The distinctive Australian Army Utility Knife was designed and manufactured in Australia during WW2. These knives are something of an enigma. For a long time, collectors have believed that these knives were made for issue to Australian Service personnel. However, recent searches have failed to find any documentation to support this.
There is no doubt that by 1945 that the Australian Military was moving towards the acquisition and issue of a Utility knife to front line troops. There is ample evidence of this. There is also evidence that the troops were purchasing their own knives where possible.
The fact that many of the knives have Government acceptance marks has made the subject even more confusing.
It also appears that they were supplied to the US for issue to their forces. Many of these knives turn up with US stamped on them. Were these knives purchased by the US Government or were they unit purchases?

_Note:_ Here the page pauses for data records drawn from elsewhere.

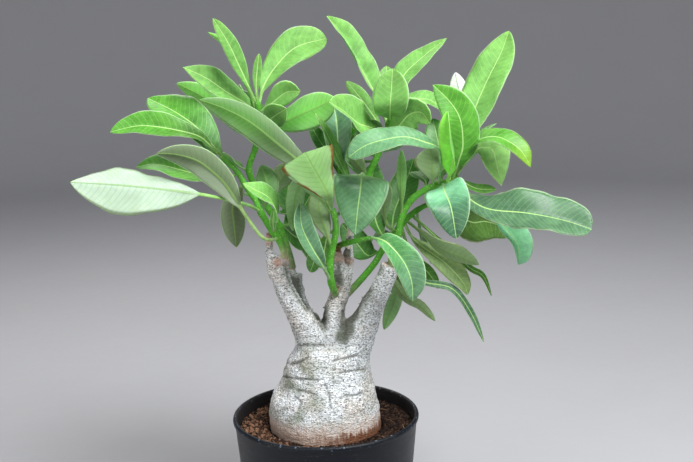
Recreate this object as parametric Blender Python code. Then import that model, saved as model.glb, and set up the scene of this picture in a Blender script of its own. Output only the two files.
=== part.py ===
"""A potted pachypodium: a swollen, branching trunk with leafy green stems, in a plain round plastic pot.

Metres, +Z up. The origin is on the pot's underside, at its axis, and -Y is the side that faces the viewer.
"""

import math

import bmesh
import bpy
from mathutils import Matrix, Vector, noise

MM = 0.001
CLEAR = 0.35 * MM

# Pot, turned about the Z axis
RIM_RADIUS = 75 * MM
POT_HEIGHT = 130 * MM
FOOT_RADIUS = 62 * MM
WALL = 2.2 * MM
FLOOR = 2.6 * MM
LIP_HEIGHT = 4.2 * MM
LIP_OUT = 1.1 * MM
POT_SIDES = 40
DRAIN_HOLES = 8
DRAIN_RADIUS = 4.5 * MM
DRAIN_CIRCLE = 38 * MM

# Soil
SOIL_TOP = 119.5 * MM
SOIL_BUMP = 1.3 * MM
SOIL_RINGS = 4
SOIL_GAP = 0.4 * MM

# Trunk
BARK_VOXEL = 2.2 * MM
BARK_TRIANGLES = 2000
ROOT_CLEAR = 0.6 * MM

# Leaves
BLADE = 0.8 * MM
STALK_WIDTH = 2.4 * MM
STALK_THICK = 1.9 * MM
EDGE_WAVE = 0.06
STATION_LENGTH = 19 * MM
LEAF_SPREAD = 1.5  # times the depth drawn for each point of a leaf

# The plant is laid out on a front elevation, seen from VIEW_EYE. Each point is (across, up, depth) in
# millimetres: across and up on a sheet VIEW_SHEET away, from its centre, and depth behind the pot's axis.
VIEW_EYE = Vector((20, -770, 422)) * MM
VIEW_PITCH = math.radians(10.56)
VIEW_ROLL = math.radians(-1.32)
VIEW_SHEET = 800 * MM

COLOURS = {
    "pot_plastic": ((0.018, 0.018, 0.019), 0.55, 0.0),
    "soil_granules": ((0.085, 0.045, 0.03), 0.95, 0.0),
    "bark": ((0.42, 0.42, 0.38), 0.8, 0.0),
    "leaf": ((0.10, 0.24, 0.045), 0.5, 0.0),
}

# Swollen base of the trunk: centre's x, height and radius of each ring, in millimetres
BASE_RINGS = [
    (0, 82, 18), (0, 86, 32), (0, 95, 41), (0, 108, 44.5), (-0.4, 120, 45), (-1.4, 132, 44.6),
    (-1.2, 141, 43.2), (-0.4, 148, 41.2), (1, 154, 38.6), (1.5, 160, 36.2), (2, 168, 34.2),
    (3.5, 179, 31), (6, 188, 27),
]

# Branches and cut stubs: (across, up, depth, radius)
BRANCHES = {
    "front left": [
        (-24, -97, -2, 16), (-30, -82, -6, 12), (-38, -68, -11, 9.2), (-45, -56, -15, 8),
        (-50, -45, -17, 7.4), (-53, -35, -19, 7.2), (-54, -27, -20, 6.2),
    ],
    "front left collar": [(-53, -35, -19, 6.2), (-51, -27, -21, 5.4), (-50, -20, -22, 4.6)],
    "front left twig": [
        (-57, -38, -20, 4.6), (-61, -24, -21, 3.2), (-62, -12, -22, 2.7), (-62, -1, -22, 2.5),
    ],
    "front left stub": [(-56, -30, -21, 4), (-58, -18, -22, 2.4)],
    "rear left": [
        (-20, -97, 6, 13), (-28, -80, 12, 8.6), (-37, -64, 17, 6.4), (-43, -50, 20, 5.8),
        (-45, -38, 21, 5.6), (-45, -28, 20, 5),
    ],
    "rear left knob": [
        (-27, -76, 6, 8), (-33, -63, 10, 5.4), (-37, -52, 12, 4.6), (-38.5, -42, 13, 4.3),
        (-38, -33, 13, 3.8),
    ],
    "middle": [
        (-10, -97, 1, 14), (-11, -80, 2, 10), (-9, -63, 4, 8.4), (-5, -48, 5, 8), (-2, -38, 6, 6.6),
        (0, -29, 7, 5.6), (2, -20, 8, 5),
    ],
    "middle stub": [(-4, -43, 3, 6.4), (-6, -32, -1, 5.8), (-8, -20, -4, 5.2), (-9, -13, -6, 4.4)],
    "right": [
        (-2, -101, 0, 20), (8, -84, -2, 15.4), (16, -70, -4, 11.8), (22, -58, -5, 9.6),
        (27, -47, -6, 8.4), (32, -36, -7, 7.8), (35, -27, -8, 7.4),
    ],
}


def leaf(at, route, width, face, fold=14, stalk=0.12, foot=1.1, tip=0.7):
    """One leaf. at is where it leaves its stem: 0 is the stem's foot and 1 its top.

    route leads its midrib from there to the tip, as points of the front elevation, and width is its widest.
    face turns the blade about its midrib: at 0 its upper side looks at the viewer, at 90 up.
    fold lifts both halves of the blade, in degrees, and stalk is the share of the length before the blade.
    foot and tip are how drawn out the blade is at its two ends: 0.4 blunt, 1.5 long and narrow.
    """
    return {"at": at, "route": route, "width": width, "face": face, "fold": fold, "stalk": stalk,
            "foot": foot, "tip": tip}


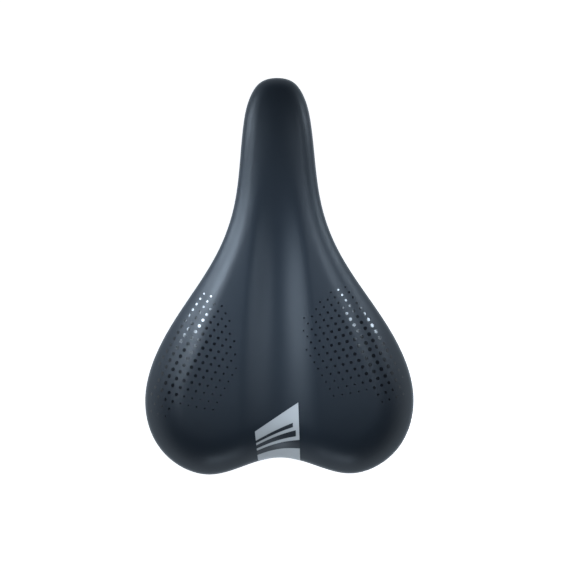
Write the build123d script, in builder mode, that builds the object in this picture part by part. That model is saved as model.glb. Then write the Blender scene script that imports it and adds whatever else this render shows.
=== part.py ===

They are often referred to as an Australian Commando Knife and sometimes as a Fighting Knife; this is not really correct. The Australian Army Stiletto is the Australian Commando Knife. This knife appears to have come in to service because the Stiletto design was for a specific purpose and was unable to fulfill the role of an all round knife for general use, camp chores and if need be a combat knife. There is evidence of several designs being submitted during the war to fill this need. The resultant Utility Knife may well have been issued at first to the members of the Independant Companies (Commando) and that might be where the association came from. It is clear that their design is as a Utility Knife.
There appear to have been two patterns of Utility Knife of similar design made during the war. They appear to differ only in the handle shape. The first pattern appears to have been made only by Gregory Steel products of Melbourne. It had a rounder "coke bottle" shape handle. According to the records found so far, this pattern knife was issued to the men who carried out "Operation Jaywick" the successful attack on Singapore Harbour by the men of Z Special Unit.
(I gratefully acknowledge the research by Mike Lobb who has spent many hours searching the archives for information on the Utility Knife.)
The most common pattern knife which was made by at least four manufacturers had the simpler flat slab sided grip. Information on its issue and use has been hard to find. I have been unable to find any information on the numbers produced.
Known manufacturers are:
It has proven difficult to find WW2 photographs showing the Utillity Knife in use by Australian troops.